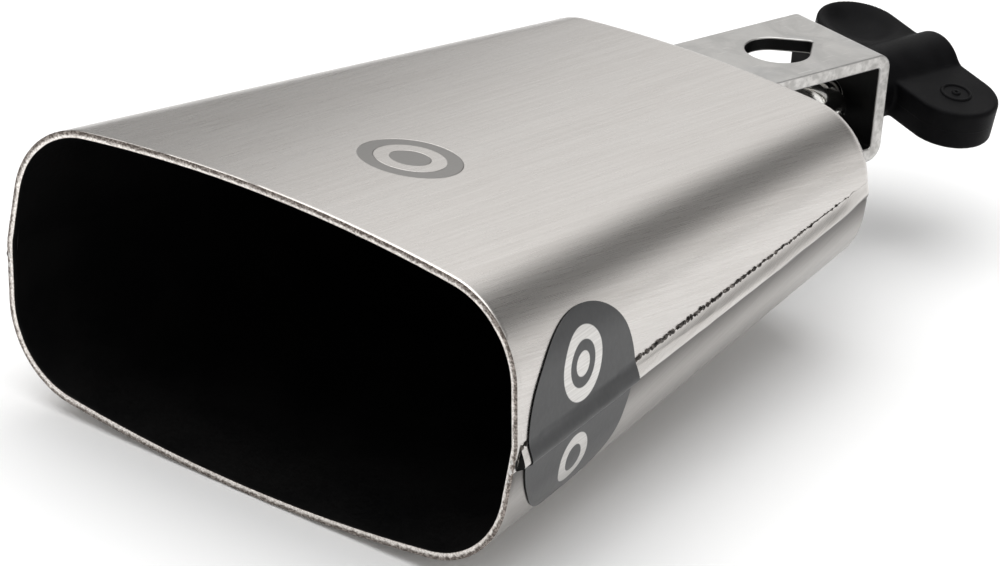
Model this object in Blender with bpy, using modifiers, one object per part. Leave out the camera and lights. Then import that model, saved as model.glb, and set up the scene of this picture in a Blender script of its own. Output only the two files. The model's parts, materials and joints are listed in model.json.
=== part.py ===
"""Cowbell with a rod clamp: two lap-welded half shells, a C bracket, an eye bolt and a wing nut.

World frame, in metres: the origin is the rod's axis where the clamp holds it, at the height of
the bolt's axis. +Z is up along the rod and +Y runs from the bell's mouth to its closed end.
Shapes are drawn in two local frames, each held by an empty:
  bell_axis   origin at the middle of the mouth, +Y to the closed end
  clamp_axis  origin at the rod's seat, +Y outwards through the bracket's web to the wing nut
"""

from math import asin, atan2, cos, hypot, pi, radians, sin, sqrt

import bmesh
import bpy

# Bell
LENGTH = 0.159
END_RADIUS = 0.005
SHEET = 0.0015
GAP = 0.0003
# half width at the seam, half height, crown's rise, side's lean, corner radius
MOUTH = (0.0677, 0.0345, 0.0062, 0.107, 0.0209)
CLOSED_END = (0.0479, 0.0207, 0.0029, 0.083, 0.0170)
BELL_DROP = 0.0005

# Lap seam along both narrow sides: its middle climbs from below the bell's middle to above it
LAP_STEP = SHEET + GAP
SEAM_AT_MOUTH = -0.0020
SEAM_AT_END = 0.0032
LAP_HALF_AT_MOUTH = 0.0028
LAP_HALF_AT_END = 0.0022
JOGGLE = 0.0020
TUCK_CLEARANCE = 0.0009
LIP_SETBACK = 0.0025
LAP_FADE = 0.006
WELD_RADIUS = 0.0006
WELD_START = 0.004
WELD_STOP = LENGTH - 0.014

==

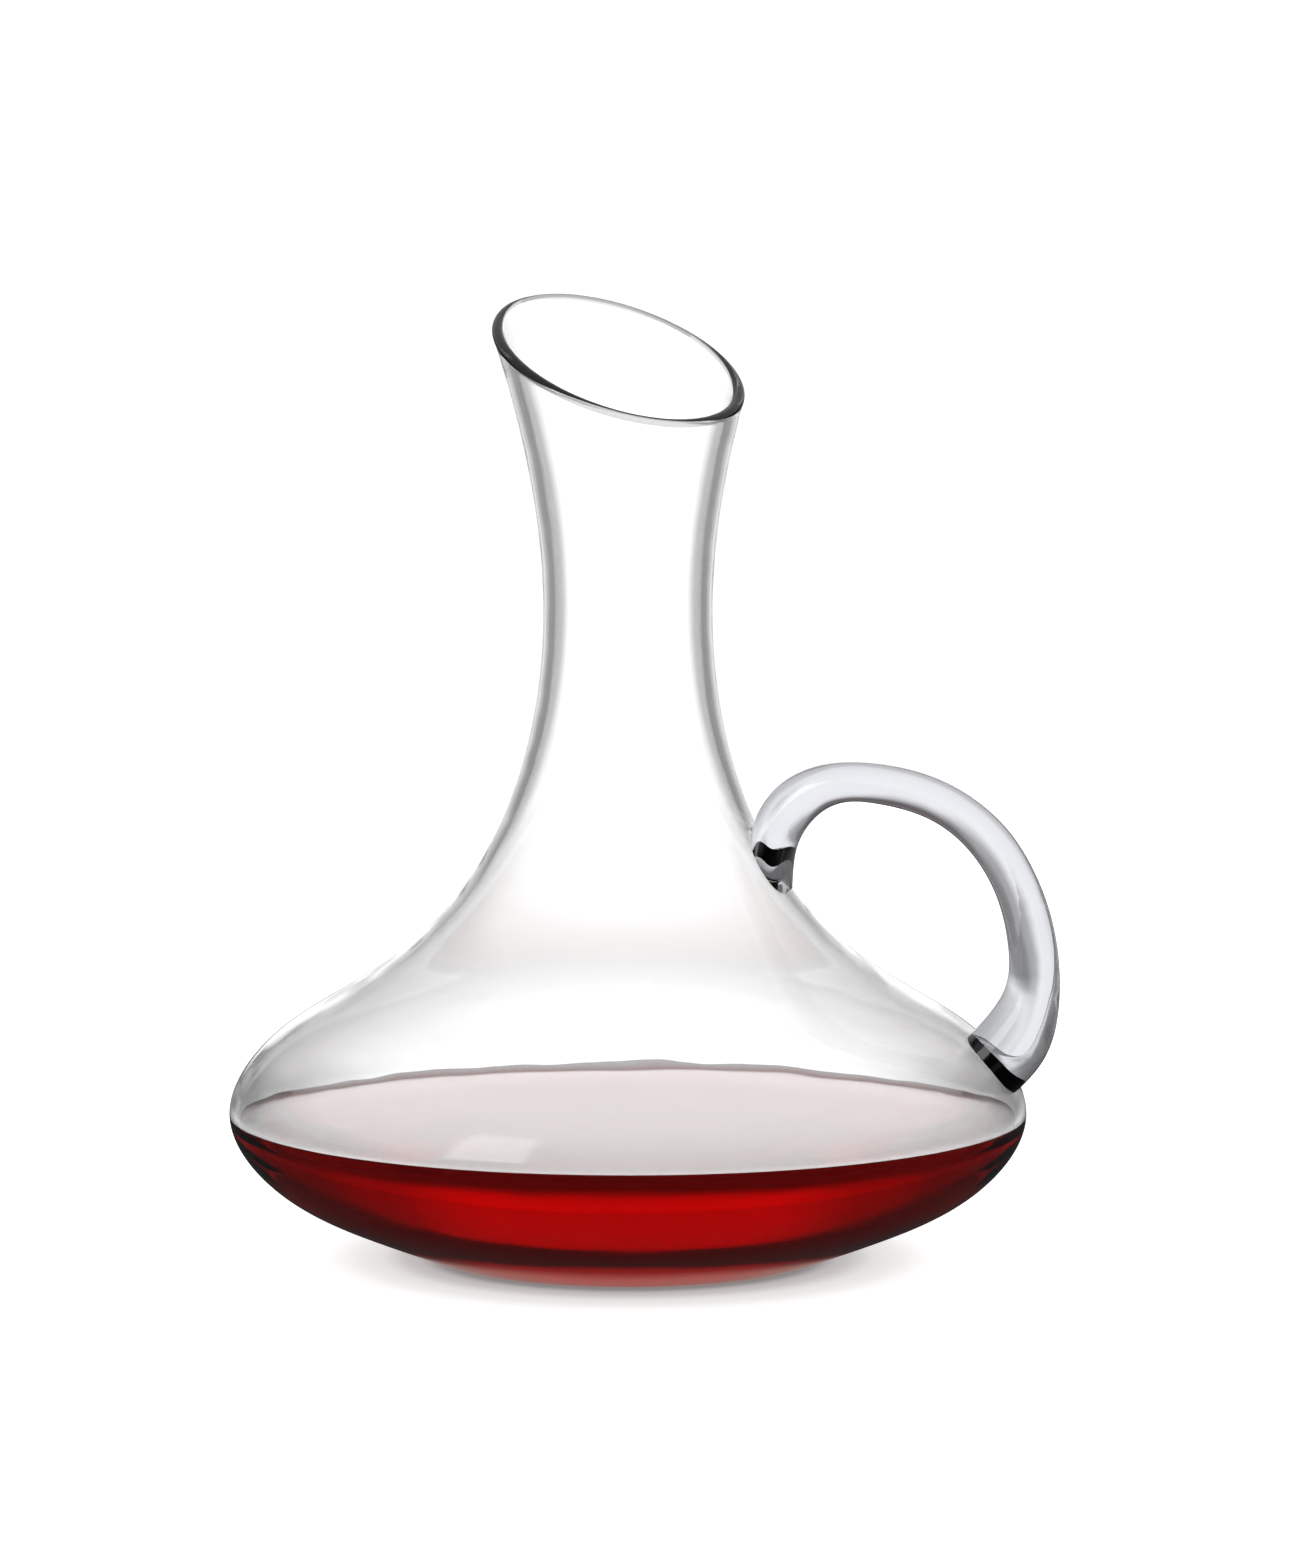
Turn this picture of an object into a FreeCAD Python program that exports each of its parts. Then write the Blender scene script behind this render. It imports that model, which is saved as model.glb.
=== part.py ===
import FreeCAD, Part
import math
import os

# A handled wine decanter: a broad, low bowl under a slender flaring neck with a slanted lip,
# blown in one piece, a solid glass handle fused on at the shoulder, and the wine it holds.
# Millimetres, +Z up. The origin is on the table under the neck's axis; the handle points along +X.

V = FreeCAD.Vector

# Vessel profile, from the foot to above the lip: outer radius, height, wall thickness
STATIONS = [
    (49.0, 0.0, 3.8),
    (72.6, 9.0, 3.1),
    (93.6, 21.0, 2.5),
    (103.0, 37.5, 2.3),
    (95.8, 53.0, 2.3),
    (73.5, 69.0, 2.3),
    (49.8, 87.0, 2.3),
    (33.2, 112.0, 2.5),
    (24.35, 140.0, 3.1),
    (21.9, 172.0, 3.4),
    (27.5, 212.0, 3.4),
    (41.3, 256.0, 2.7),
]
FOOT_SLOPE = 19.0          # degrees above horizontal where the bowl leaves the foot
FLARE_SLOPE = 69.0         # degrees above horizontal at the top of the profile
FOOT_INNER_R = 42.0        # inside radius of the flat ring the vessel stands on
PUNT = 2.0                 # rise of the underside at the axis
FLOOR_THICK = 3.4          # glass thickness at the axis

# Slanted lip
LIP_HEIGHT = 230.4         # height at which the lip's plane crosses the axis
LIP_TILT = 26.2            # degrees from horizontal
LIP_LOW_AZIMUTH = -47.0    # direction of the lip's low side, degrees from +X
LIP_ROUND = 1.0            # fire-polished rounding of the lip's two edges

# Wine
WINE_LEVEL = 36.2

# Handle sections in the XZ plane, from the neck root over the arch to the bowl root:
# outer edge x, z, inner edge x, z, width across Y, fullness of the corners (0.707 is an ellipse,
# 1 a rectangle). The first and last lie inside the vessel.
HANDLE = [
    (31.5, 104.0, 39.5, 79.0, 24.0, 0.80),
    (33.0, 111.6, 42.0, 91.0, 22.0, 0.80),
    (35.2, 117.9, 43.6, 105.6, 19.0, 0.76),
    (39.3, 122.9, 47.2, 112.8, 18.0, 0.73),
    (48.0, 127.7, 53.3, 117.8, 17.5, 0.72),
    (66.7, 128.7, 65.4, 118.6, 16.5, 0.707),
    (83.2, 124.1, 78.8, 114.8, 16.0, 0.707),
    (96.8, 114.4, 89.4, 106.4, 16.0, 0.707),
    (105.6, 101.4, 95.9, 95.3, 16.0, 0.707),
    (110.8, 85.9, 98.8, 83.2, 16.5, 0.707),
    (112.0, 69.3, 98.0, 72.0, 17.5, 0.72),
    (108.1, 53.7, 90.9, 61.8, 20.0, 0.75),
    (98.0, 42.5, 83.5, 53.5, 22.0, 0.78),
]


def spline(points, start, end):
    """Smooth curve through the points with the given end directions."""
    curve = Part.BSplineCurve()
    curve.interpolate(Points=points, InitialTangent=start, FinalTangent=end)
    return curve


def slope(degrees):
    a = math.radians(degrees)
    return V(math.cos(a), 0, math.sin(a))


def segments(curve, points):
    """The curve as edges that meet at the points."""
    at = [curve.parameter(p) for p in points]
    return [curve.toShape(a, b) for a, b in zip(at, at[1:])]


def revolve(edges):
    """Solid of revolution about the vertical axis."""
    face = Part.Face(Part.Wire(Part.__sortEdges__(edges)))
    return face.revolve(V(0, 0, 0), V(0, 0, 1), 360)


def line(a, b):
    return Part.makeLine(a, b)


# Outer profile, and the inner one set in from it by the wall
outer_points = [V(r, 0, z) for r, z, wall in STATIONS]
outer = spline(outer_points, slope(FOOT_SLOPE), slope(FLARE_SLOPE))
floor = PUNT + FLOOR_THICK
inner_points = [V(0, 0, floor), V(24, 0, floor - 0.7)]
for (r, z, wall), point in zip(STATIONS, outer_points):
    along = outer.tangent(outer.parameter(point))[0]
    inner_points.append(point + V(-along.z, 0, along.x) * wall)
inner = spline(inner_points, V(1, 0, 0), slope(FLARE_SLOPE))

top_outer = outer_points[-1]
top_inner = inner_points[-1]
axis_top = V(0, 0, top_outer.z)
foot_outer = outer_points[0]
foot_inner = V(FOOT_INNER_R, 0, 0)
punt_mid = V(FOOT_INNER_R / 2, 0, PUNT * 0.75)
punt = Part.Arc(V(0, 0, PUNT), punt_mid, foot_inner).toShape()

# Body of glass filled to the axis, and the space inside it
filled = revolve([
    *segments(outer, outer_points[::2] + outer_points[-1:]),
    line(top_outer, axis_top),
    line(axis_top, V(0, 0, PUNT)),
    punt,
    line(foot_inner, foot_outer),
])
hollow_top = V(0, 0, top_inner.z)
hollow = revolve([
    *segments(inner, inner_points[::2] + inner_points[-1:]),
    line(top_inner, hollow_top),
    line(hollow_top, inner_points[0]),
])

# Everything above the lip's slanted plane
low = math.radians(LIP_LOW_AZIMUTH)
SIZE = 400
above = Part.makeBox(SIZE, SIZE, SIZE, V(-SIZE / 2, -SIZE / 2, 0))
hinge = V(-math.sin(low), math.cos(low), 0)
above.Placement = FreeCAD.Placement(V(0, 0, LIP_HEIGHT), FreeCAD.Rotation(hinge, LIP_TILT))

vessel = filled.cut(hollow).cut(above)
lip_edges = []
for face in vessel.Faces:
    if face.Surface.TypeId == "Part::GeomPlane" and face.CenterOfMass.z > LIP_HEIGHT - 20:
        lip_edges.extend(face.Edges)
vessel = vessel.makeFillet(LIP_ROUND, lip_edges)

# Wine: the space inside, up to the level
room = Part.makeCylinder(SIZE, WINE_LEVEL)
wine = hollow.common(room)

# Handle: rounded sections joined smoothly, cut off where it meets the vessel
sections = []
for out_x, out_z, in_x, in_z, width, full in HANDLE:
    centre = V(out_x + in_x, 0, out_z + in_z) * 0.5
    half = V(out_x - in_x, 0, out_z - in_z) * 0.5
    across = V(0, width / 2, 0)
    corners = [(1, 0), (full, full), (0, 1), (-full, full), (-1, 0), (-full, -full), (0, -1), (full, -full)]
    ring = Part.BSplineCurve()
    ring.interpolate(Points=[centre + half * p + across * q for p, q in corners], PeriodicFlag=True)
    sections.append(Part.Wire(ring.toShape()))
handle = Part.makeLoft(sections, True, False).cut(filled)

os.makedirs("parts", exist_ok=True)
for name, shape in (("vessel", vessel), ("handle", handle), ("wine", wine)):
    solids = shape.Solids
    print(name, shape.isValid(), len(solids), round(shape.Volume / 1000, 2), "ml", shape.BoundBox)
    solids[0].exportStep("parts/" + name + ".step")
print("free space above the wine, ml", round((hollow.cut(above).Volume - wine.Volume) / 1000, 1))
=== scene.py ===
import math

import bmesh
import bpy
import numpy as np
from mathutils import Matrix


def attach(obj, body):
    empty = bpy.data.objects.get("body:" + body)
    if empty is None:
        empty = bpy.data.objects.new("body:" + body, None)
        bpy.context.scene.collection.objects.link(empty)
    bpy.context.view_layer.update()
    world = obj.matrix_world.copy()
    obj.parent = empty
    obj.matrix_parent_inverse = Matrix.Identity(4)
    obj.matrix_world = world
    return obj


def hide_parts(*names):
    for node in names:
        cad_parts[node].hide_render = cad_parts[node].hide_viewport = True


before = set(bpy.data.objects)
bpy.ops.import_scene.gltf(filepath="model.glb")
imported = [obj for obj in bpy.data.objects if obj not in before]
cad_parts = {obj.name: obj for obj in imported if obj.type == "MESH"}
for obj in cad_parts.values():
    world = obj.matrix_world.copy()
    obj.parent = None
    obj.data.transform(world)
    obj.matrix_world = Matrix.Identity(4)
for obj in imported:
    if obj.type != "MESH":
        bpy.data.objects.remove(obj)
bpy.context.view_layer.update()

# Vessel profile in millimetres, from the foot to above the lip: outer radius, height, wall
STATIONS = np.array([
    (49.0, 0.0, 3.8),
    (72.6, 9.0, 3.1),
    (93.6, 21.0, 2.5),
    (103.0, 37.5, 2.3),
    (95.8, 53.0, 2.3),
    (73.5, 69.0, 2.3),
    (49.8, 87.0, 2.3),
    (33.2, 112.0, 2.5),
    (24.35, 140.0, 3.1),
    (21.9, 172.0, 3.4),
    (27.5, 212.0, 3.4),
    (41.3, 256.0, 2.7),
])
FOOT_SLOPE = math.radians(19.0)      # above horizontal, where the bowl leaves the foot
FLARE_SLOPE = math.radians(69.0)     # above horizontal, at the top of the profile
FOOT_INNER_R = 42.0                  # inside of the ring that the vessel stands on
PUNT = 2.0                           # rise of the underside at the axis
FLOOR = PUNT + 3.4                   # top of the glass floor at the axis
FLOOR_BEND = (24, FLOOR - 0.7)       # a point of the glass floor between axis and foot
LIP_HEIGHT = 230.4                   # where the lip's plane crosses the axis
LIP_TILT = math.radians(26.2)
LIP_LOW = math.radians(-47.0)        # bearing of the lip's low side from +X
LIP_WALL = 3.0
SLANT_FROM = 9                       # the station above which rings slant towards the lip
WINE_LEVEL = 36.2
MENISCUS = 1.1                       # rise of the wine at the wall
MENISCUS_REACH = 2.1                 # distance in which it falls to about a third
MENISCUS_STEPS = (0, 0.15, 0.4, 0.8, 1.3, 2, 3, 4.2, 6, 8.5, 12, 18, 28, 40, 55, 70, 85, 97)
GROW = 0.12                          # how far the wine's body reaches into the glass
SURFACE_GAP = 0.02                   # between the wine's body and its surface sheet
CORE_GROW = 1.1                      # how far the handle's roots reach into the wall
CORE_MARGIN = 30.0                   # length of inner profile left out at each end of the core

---

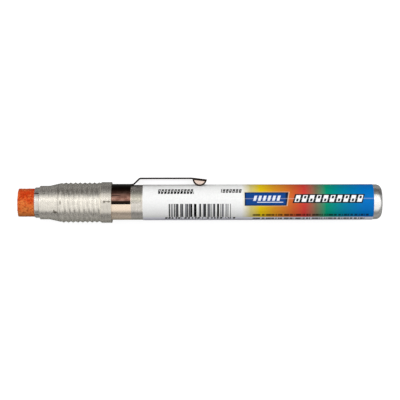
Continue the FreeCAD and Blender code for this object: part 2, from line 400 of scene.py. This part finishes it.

Written request –
Begin at the line that has "# Wine: the space inside, up to the level"; stop after the line that has "obj.matrix_world = Matrix.Identity(4)". Copy every line in that span exactly.

Complete response –
# Wine: the space inside, up to the level
room = Part.makeCylinder(SIZE, WINE_LEVEL)
wine = hollow.common(room)

# Handle: rounded sections joined smoothly, cut off where it meets the vessel
sections = []
for out_x, out_z, in_x, in_z, width, full in HANDLE:
    centre = V(out_x + in_x, 0, out_z + in_z) * 0.5
    half = V(out_x - in_x, 0, out_z - in_z) * 0.5
    across = V(0, width / 2, 0)
    corners = [(1, 0), (full, full), (0, 1), (-full, full), (-1, 0), (-full, -full), (0, -1), (full, -full)]
    ring = Part.BSplineCurve()
    ring.interpolate(Points=[centre + half * p + across * q for p, q in corners], PeriodicFlag=True)
    sections.append(Part.Wire(ring.toShape()))
handle = Part.makeLoft(sections, True, False).cut(filled)

os.makedirs("parts", exist_ok=True)
for name, shape in (("vessel", vessel), ("handle", handle), ("wine", wine)):
    solids = shape.Solids
    print(name, shape.isValid(), len(solids), round(shape.Volume / 1000, 2), "ml", shape.BoundBox)
    solids[0].exportStep("parts/" + name + ".step")
print("free space above the wine, ml", round((hollow.cut(above).Volume - wine.Volume) / 1000, 1))
=== scene.py ===
import math

import bmesh
import bpy
import numpy as np
from mathutils import Matrix


def attach(obj, body):
    empty = bpy.data.objects.get("body:" + body)
    if empty is None:
        empty = bpy.data.objects.new("body:" + body, None)
        bpy.context.scene.collection.objects.link(empty)
    bpy.context.view_layer.update()
    world = obj.matrix_world.copy()
    obj.parent = empty
    obj.matrix_parent_inverse = Matrix.Identity(4)
    obj.matrix_world = world
    return obj


def hide_parts(*names):
    for node in names:
        cad_parts[node].hide_render = cad_parts[node].hide_viewport = True


before = set(bpy.data.objects)
bpy.ops.import_scene.gltf(filepath="model.glb")
imported = [obj for obj in bpy.data.objects if obj not in before]
cad_parts = {obj.name: obj for obj in imported if obj.type == "MESH"}
for obj in cad_parts.values():
    world = obj.matrix_world.copy()
    obj.parent = None
    obj.data.transform(world)
    obj.matrix_world = Matrix.Identity(4)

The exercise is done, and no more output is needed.